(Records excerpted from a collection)
"""
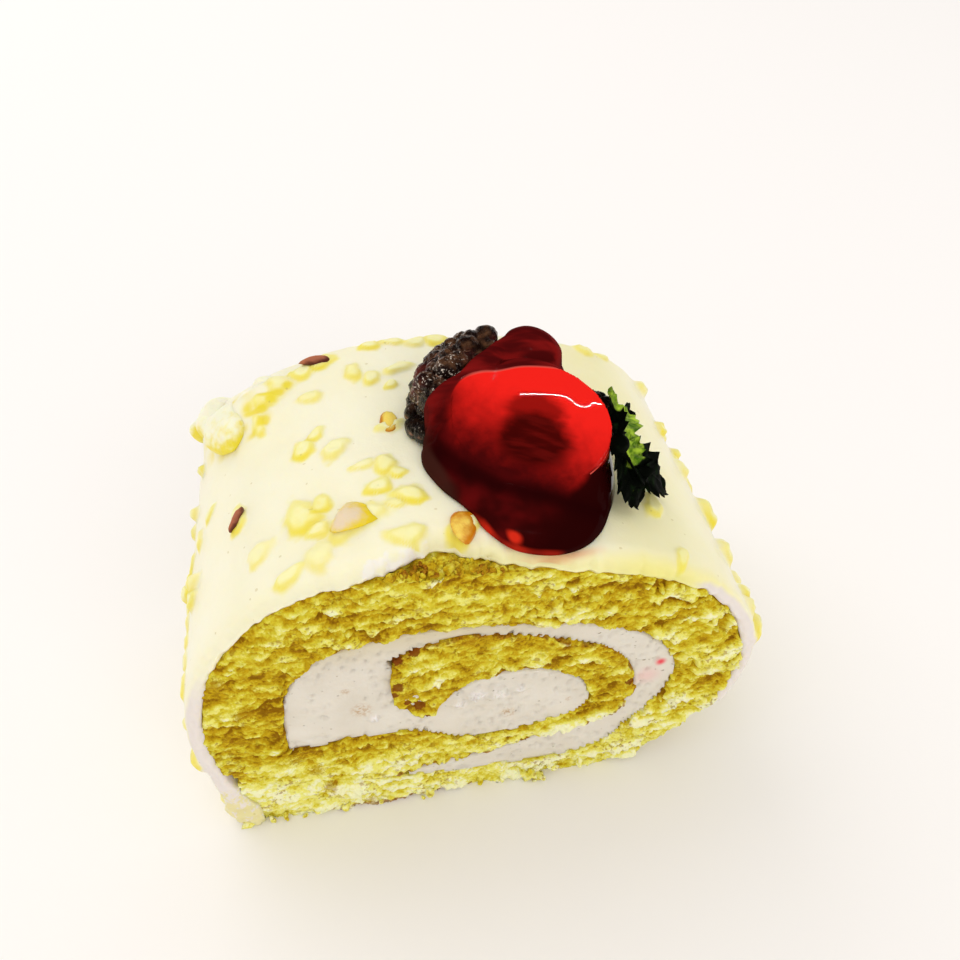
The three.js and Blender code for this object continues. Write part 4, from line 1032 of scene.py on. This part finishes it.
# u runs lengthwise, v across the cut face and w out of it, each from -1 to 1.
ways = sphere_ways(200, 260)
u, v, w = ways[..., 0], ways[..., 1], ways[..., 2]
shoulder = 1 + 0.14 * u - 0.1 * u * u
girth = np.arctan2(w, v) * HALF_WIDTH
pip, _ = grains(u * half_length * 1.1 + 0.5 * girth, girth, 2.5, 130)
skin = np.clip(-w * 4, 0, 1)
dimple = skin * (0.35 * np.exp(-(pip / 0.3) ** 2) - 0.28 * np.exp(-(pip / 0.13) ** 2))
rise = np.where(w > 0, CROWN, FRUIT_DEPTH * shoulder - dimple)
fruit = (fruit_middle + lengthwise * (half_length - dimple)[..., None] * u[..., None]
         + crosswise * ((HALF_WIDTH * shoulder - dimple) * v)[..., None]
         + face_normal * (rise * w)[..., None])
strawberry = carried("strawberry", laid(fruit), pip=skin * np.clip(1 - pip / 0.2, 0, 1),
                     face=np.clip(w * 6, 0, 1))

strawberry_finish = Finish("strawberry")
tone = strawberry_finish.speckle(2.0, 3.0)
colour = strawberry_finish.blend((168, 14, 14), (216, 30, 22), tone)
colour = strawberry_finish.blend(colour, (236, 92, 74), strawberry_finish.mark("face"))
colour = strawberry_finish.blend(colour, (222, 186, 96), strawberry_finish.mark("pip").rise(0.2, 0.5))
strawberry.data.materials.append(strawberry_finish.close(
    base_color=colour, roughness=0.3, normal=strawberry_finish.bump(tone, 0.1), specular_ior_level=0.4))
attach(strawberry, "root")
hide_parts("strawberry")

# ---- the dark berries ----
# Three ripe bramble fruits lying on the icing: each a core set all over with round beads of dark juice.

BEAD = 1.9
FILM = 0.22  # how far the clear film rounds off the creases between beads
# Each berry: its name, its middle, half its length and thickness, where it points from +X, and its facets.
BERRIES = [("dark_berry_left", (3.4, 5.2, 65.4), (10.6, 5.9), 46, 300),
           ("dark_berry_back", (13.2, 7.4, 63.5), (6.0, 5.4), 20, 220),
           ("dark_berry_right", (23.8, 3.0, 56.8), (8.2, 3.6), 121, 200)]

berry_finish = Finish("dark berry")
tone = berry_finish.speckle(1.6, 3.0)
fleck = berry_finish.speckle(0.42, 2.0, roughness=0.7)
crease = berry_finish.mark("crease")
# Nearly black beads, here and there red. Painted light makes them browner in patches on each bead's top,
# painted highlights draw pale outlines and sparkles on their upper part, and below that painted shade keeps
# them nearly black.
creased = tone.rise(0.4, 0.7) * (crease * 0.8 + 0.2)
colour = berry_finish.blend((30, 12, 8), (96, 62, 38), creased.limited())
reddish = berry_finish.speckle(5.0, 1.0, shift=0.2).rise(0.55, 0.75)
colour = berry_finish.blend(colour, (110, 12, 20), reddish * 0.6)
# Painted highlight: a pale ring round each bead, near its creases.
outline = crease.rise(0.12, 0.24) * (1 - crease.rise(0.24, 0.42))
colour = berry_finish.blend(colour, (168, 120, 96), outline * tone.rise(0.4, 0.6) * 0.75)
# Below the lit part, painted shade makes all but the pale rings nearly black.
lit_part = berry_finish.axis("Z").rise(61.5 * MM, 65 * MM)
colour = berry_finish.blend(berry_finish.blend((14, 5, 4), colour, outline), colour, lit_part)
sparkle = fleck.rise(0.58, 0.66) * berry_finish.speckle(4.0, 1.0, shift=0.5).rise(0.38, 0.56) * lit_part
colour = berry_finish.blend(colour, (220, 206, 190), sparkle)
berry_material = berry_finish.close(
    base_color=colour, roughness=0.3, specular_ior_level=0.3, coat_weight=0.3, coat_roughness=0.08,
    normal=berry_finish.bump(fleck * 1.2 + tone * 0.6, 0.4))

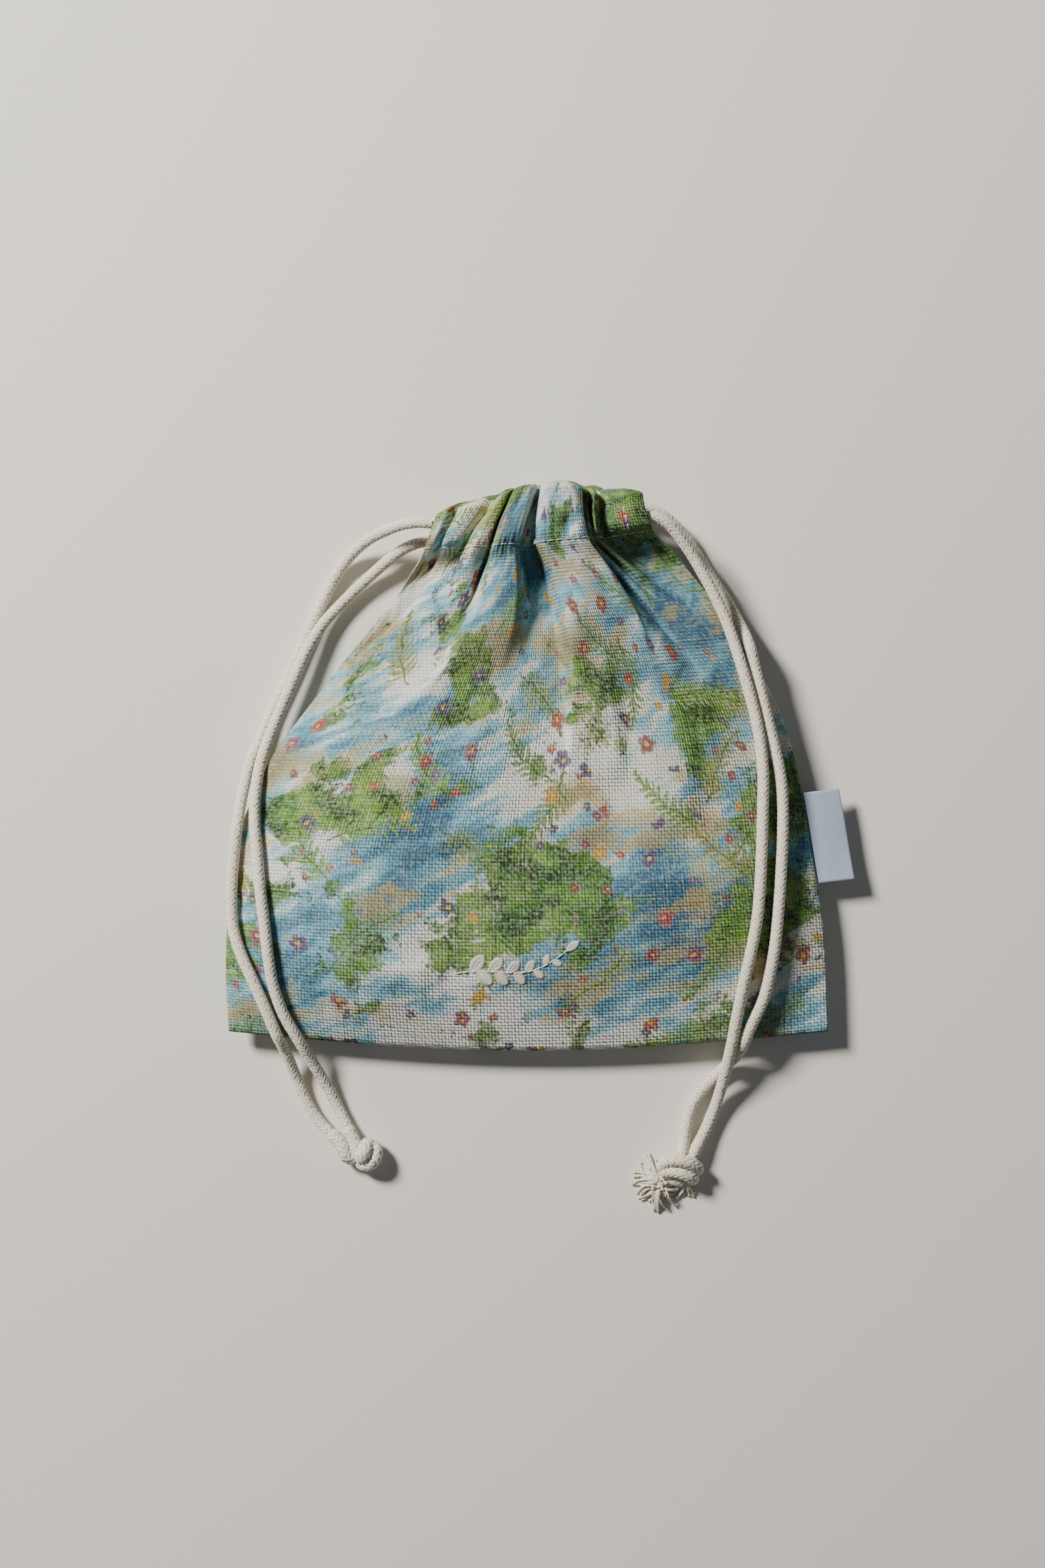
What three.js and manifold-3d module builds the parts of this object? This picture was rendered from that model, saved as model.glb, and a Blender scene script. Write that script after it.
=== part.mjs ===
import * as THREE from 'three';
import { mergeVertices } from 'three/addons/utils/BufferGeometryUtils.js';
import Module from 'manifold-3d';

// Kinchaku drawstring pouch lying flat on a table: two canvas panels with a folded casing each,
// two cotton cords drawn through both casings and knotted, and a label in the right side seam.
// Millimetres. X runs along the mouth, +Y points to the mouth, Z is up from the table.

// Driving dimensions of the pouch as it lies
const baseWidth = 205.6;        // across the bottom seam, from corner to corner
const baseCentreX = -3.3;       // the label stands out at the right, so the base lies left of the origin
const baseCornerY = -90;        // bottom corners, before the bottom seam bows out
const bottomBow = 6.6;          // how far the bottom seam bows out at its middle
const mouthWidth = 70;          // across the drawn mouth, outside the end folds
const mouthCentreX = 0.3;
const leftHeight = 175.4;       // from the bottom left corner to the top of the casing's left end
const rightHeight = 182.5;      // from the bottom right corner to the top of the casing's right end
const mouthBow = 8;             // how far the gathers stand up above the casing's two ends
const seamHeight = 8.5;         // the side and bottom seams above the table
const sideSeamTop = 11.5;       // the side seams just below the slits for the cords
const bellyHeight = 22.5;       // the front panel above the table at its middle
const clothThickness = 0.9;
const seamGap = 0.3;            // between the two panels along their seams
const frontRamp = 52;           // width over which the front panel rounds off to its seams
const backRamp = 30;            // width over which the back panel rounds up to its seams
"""
▸ **Exercise objective**: Return every entry verbatim.

▸ **Written response**:
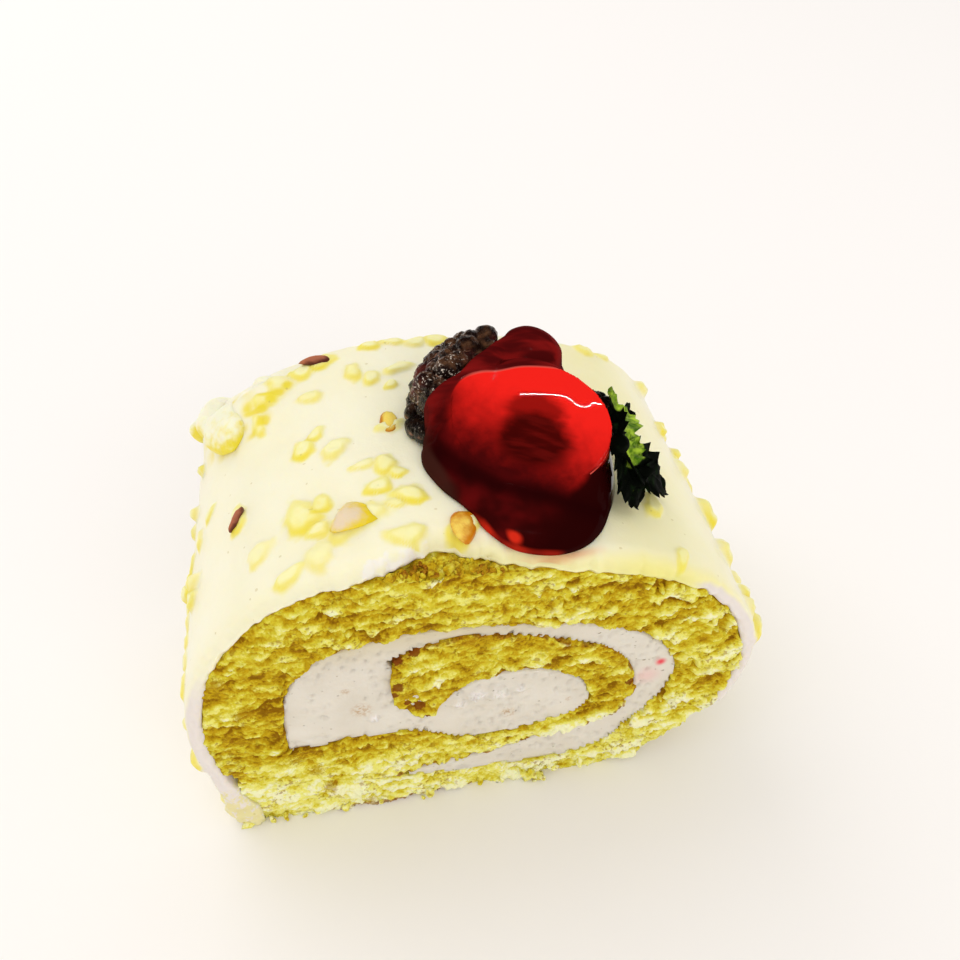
The three.js and Blender code for this object continues. Write part 4, from line 1032 of scene.py on. This part finishes it.
# u runs lengthwise, v across the cut face and w out of it, each from -1 to 1.
ways = sphere_ways(200, 260)
u, v, w = ways[..., 0], ways[..., 1], ways[..., 2]
shoulder = 1 + 0.14 * u - 0.1 * u * u
girth = np.arctan2(w, v) * HALF_WIDTH
pip, _ = grains(u * half_length * 1.1 + 0.5 * girth, girth, 2.5, 130)
skin = np.clip(-w * 4, 0, 1)
dimple = skin * (0.35 * np.exp(-(pip / 0.3) ** 2) - 0.28 * np.exp(-(pip / 0.13) ** 2))
rise = np.where(w > 0, CROWN, FRUIT_DEPTH * shoulder - dimple)
fruit = (fruit_middle + lengthwise * (half_length - dimple)[..., None] * u[..., None]
         + crosswise * ((HALF_WIDTH * shoulder - dimple) * v)[..., None]
         + face_normal * (rise * w)[..., None])
strawberry = carried("strawberry", laid(fruit), pip=skin * np.clip(1 - pip / 0.2, 0, 1),
                     face=np.clip(w * 6, 0, 1))

strawberry_finish = Finish("strawberry")
tone = strawberry_finish.speckle(2.0, 3.0)
colour = strawberry_finish.blend((168, 14, 14), (216, 30, 22), tone)
colour = strawberry_finish.blend(colour, (236, 92, 74), strawberry_finish.mark("face"))
colour = strawberry_finish.blend(colour, (222, 186, 96), strawberry_finish.mark("pip").rise(0.2, 0.5))
strawberry.data.materials.append(strawberry_finish.close(
    base_color=colour, roughness=0.3, normal=strawberry_finish.bump(tone, 0.1), specular_ior_level=0.4))
attach(strawberry, "root")
hide_parts("strawberry")

# ---- the dark berries ----
# Three ripe bramble fruits lying on the icing: each a core set all over with round beads of dark juice.

BEAD = 1.9
FILM = 0.22  # how far the clear film rounds off the creases between beads
# Each berry: its name, its middle, half its length and thickness, where it points from +X, and its facets.
BERRIES = [("dark_berry_left", (3.4, 5.2, 65.4), (10.6, 5.9), 46, 300),
           ("dark_berry_back", (13.2, 7.4, 63.5), (6.0, 5.4), 20, 220),
           ("dark_berry_right", (23.8, 3.0, 56.8), (8.2, 3.6), 121, 200)]

berry_finish = Finish("dark berry")
tone = berry_finish.speckle(1.6, 3.0)
fleck = berry_finish.speckle(0.42, 2.0, roughness=0.7)
crease = berry_finish.mark("crease")
# Nearly black beads, here and there red. Painted light makes them browner in patches on each bead's top,
# painted highlights draw pale outlines and sparkles on their upper part, and below that painted shade keeps
# them nearly black.
creased = tone.rise(0.4, 0.7) * (crease * 0.8 + 0.2)
colour = berry_finish.blend((30, 12, 8), (96, 62, 38), creased.limited())
reddish = berry_finish.speckle(5.0, 1.0, shift=0.2).rise(0.55, 0.75)
colour = berry_finish.blend(colour, (110, 12, 20), reddish * 0.6)
# Painted highlight: a pale ring round each bead, near its creases.
outline = crease.rise(0.12, 0.24) * (1 - crease.rise(0.24, 0.42))
colour = berry_finish.blend(colour, (168, 120, 96), outline * tone.rise(0.4, 0.6) * 0.75)
# Below the lit part, painted shade makes all but the pale rings nearly black.
lit_part = berry_finish.axis("Z").rise(61.5 * MM, 65 * MM)
colour = berry_finish.blend(berry_finish.blend((14, 5, 4), colour, outline), colour, lit_part)
sparkle = fleck.rise(0.58, 0.66) * berry_finish.speckle(4.0, 1.0, shift=0.5).rise(0.38, 0.56) * lit_part
colour = berry_finish.blend(colour, (220, 206, 190), sparkle)
berry_material = berry_finish.close(
    base_color=colour, roughness=0.3, specular_ior_level=0.3, coat_weight=0.3, coat_roughness=0.08,
    normal=berry_finish.bump(fleck * 1.2 + tone * 0.6, 0.4))

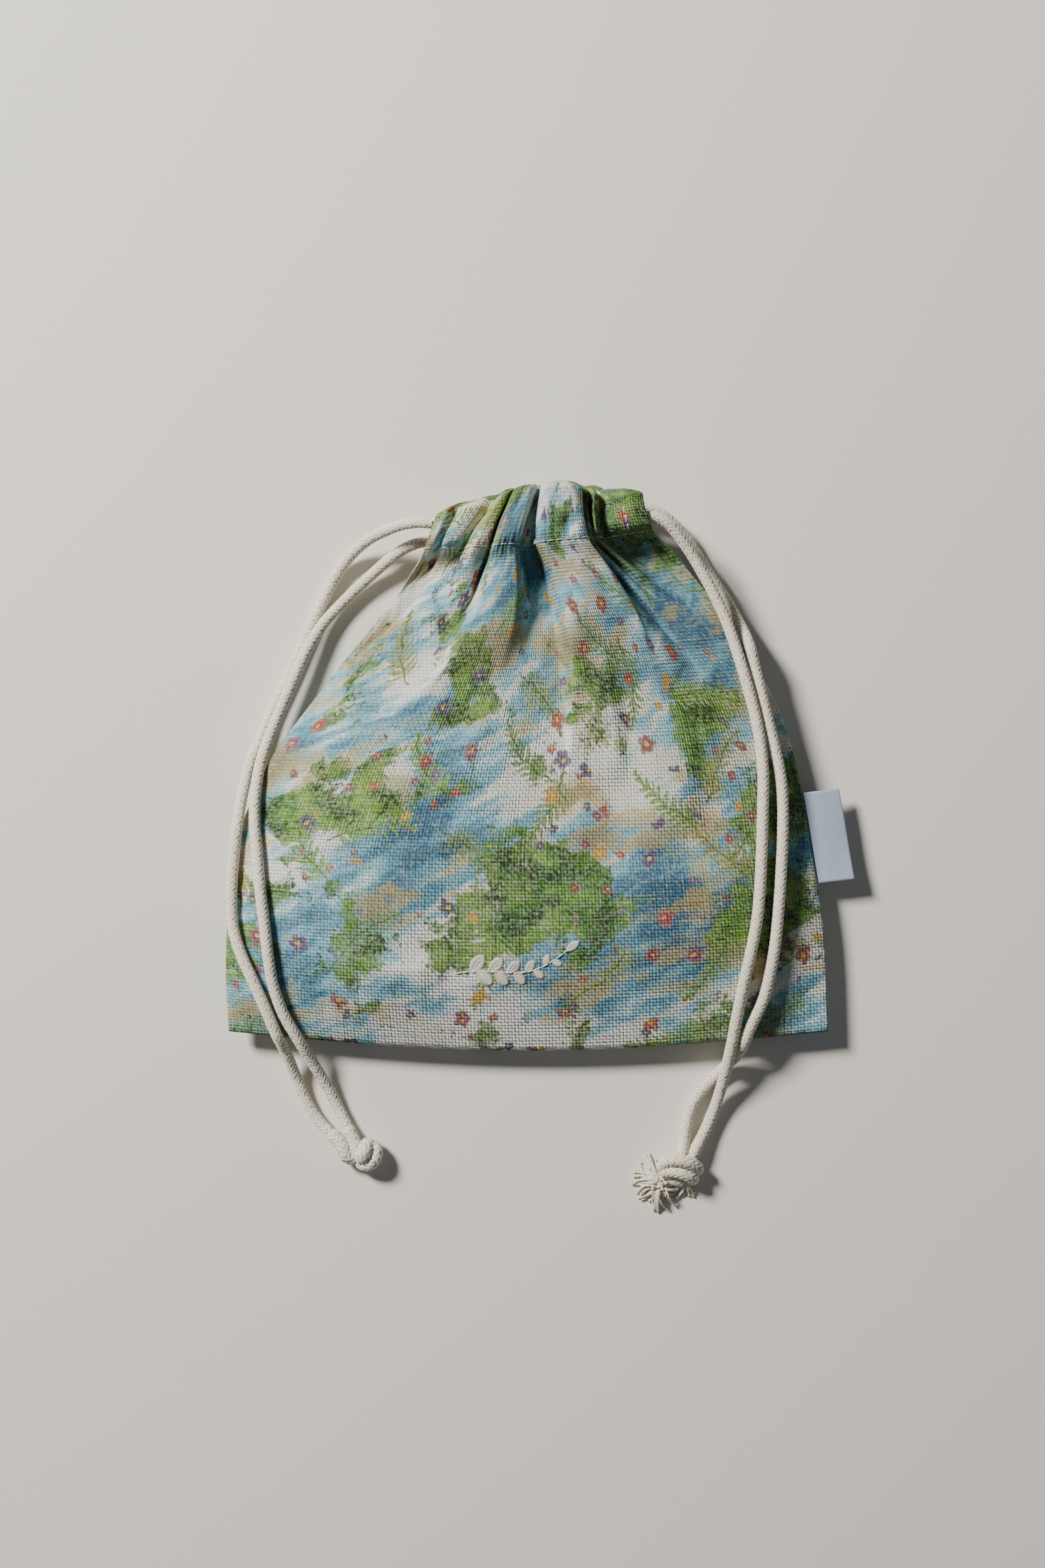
What three.js and manifold-3d module builds the parts of this object? This picture was rendered from that model, saved as model.glb, and a Blender scene script. Write that script after it.
=== part.mjs ===
import * as THREE from 'three';
import { mergeVertices } from 'three/addons/utils/BufferGeometryUtils.js';
import Module from 'manifold-3d';

// Kinchaku drawstring pouch lying flat on a table: two canvas panels with a folded casing each,
// two cotton cords drawn through both casings and knotted, and a label in the right side seam.
// Millimetres. X runs along the mouth, +Y points to the mouth, Z is up from the table.

// Driving dimensions of the pouch as it lies
const baseWidth = 205.6;        // across the bottom seam, from corner to corner
const baseCentreX = -3.3;       // the label stands out at the right, so the base lies left of the origin
const baseCornerY = -90;        // bottom corners, before the bottom seam bows out
const bottomBow = 6.6;          // how far the bottom seam bows out at its middle
const mouthWidth = 70;          // across the drawn mouth, outside the end folds
const mouthCentreX = 0.3;
const leftHeight = 175.4;       // from the bottom left corner to the top of the casing's left end
const rightHeight = 182.5;      // from the bottom right corner to the top of the casing's right end
const mouthBow = 8;             // how far the gathers stand up above the casing's two ends
const seamHeight = 8.5;         // the side and bottom seams above the table
const sideSeamTop = 11.5;       // the side seams just below the slits for the cords
const bellyHeight = 22.5;       // the front panel above the table at its middle
const clothThickness = 0.9;
const seamGap = 0.3;            // between the two panels along their seams
const frontRamp = 52;           // width over which the front panel rounds off to its seams
const backRamp = 30;            // width over which the back panel rounds up to its seams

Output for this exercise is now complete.